Scientists have discovered that proteins from soy milk help in reducing the levels of cholesterol of a person, when compared to milk proteins.
"Non-HDL cholesterol has been shown to be a somewhat stronger predictor of cardiovascular disease and mortality risk than LDL cholesterol in population studies," said Elaine Krul, co-author of the study.
This randomized, controlled, parallel arm trial evaluated the effects of an insoluble fraction of soy protein, compared to total milk proteins with high calcium content, on the fasting lipid profile.
"The results of this study also showed that soy protein lowered non-HDL through a mechanism that does not involve increased bile acid excretion, but some yet to be determined mechanism," said Kevin Maki, lead author of the study.

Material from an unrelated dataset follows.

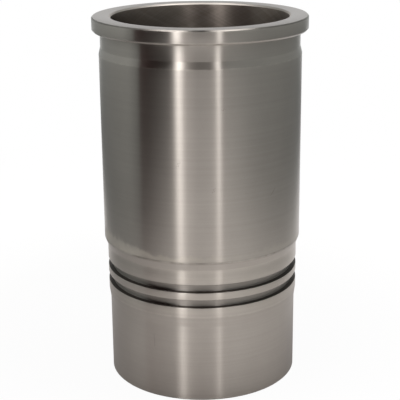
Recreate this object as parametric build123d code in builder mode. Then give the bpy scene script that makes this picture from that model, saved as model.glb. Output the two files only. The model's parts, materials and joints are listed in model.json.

Solae's soy protein that was used in this study was a relatively insoluble fraction of soy protein isolate that had been shown to lower plasma cholesterol and increase fecal bile acid excretion in animals.
The levels of isoflavones in the soy protein were lower than the average commercial soy protein isolate further supporting the notion that isoflavones do not play a role in the cholesterol lowering. The milk protein supplemented group also showed a modest cholesterol lowering.
Subjects for this study included men and women 18 to 79 years of age with elevated cholesterol, defined as fasting LDL-cholesterol concentrations of at least 100 mg/dL and less than 200 mg/dL while receiving no lipid altering therapy.
The study has been published in the Journal of Clinical Lipidology last month.